Electronic – VHDL: Using ‘*’ operator when implementing multipliers in design

dspfpgavhdl

Present day FPGAs have built in DSP blocks, the latest FPGAs even have built in IEEE-754 compliant floating point units.

It is possible to create DSP entity/module using a GUI after selecting the required parameters in it, and then instantient it in the design.

When do we need to do such micromanagment in a design of instantaiting actual DSP blocks and when do we just enter a '*' operator in the code and let the synthesis tool handle the low level details? Which is better?

There are many different type of multiplication algorithms when it comes to binary multiplication. Since now we have built in DSP blocks on silicon and even built in floating point multipliers, does this mean that all those algoriths have not effectively become obsolete.

Best Answer

I've done this a few times myself.

Generally, the design tools will choose between a fabric implementation and a DSP slice based on the synthesis settings.

For instance, for Xilinx ISE, in the synthesis process settings, HDL Options, there is a setting "-use_dsp48" with the options: Auto, AutoMax, Yes, No. As you can imagine, this controls how hard the tools try to place DSP slices. I once had a problem where I multiplied an integer by 3, which inferred a DSP slice - except I was already manually inferring every DSP slice in the chip, so the synth failed! I changed the setting to No, because I was already using every dsp slice.

This is probably a good rule of thumb (I just made up): if your design is clocked at less than 50 MHz, and you're probably going to use less than 50% of the DSP slices in the chip, then just use the *, +, and - operators. this will infer DSP slices with no pipeline registers. This really limits the top speed. (I have no idea what happens when you use division)

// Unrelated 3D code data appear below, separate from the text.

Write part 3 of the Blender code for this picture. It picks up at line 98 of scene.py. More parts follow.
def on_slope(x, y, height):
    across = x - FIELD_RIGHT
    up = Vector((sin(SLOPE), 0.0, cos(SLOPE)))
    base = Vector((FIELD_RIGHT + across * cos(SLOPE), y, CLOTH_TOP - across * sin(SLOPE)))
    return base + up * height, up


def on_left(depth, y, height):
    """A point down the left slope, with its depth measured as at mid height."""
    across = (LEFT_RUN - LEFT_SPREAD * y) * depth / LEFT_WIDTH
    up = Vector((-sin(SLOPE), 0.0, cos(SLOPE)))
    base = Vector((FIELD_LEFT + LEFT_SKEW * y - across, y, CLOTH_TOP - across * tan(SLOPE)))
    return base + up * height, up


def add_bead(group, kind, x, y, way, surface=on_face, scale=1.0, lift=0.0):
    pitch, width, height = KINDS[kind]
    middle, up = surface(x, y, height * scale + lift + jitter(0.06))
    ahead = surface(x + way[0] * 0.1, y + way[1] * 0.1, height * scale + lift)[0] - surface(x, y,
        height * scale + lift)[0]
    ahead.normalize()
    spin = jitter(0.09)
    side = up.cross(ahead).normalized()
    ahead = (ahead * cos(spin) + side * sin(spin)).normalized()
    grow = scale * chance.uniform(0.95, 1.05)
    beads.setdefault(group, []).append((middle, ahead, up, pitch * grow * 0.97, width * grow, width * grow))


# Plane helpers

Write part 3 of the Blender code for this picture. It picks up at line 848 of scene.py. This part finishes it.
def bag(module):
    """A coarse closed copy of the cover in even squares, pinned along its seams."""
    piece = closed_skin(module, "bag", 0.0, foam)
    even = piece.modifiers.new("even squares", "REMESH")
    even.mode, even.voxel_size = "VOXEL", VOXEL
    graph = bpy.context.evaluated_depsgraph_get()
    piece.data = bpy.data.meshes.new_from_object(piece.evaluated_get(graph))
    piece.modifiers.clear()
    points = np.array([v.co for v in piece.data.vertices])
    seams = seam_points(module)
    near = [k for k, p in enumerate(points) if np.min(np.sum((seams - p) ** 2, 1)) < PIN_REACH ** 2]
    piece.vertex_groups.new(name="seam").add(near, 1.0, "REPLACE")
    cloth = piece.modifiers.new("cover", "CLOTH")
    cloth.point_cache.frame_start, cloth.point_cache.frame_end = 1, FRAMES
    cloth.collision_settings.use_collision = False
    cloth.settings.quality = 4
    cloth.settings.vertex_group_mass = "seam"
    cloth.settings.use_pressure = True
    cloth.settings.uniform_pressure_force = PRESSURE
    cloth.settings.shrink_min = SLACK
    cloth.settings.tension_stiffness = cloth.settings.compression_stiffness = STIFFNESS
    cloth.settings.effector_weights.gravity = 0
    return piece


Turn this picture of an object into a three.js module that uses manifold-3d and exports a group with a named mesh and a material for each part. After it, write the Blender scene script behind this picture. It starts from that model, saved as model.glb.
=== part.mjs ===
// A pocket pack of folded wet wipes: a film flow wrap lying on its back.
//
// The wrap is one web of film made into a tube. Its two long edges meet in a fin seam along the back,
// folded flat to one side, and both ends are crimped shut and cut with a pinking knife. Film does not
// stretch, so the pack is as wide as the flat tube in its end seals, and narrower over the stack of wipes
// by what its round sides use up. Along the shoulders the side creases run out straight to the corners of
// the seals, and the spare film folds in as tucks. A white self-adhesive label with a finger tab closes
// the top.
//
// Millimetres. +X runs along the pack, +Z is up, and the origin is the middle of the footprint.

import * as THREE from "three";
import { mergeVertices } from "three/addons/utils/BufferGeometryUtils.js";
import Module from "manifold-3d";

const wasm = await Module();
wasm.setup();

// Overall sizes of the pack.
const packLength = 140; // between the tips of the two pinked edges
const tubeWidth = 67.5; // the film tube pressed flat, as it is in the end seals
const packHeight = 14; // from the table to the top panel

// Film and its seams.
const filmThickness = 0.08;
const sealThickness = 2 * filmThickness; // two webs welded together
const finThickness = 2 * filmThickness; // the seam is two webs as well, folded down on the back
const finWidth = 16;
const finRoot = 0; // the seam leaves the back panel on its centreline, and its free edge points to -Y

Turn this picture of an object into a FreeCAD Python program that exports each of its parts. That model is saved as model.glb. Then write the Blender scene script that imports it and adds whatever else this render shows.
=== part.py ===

However, if it looks like you're going to run the slices closer to the max speed of the DSP slice (333 MHz for Spartan 6 normal speed grade) Of you're going to use all of the slices, you should manually infer them.

In this case, you have two options.

Option 1: manually use the raw DSP instantiation template. Option 2: use a IP block from Xilinx Core Generator. ( I would use this option. At the same time, you will learn all about core gen, which will help in the future)

Before you do either of these, read the first couple of pages of the DSP slice user guide. In the case of the Spartan 6, (DSP48A1), that would be Xilinx doc UG389: http://www.xilinx.com/support/documentation/user_guides/ug389.pdf

Consider the Core Generator option first. I usually create a testing project in Core Generator for the part I'm working with, where I create any number of IP blocks just to learn the system. Then, when I'm ready to add one to my design in ISE, I right click in the Design Hierarchy, click new source, and select "IP (CORE Generator & Architecture Wizard)" so that I can edit and regenerate the block directly from my project.

In Core gen, take a look at the different IP blocks you can choose from - there are a few dozen, most of which are pretty cool.

The Multiplier Core is what you should look at first. Check out every page, and click the datasheet button. The important parts are the integer bit widths, the pipeline stages (latency) and any control signals. This produces the simplest possible block by taking away all the ports you don't need.

When I was building a 5 by 3 order IIR filter last year, I had to use the manual instantiation template since I was building a very custom implementation, with 2 DSP slices clocked 4x faster than the sample rate. It was a total pain.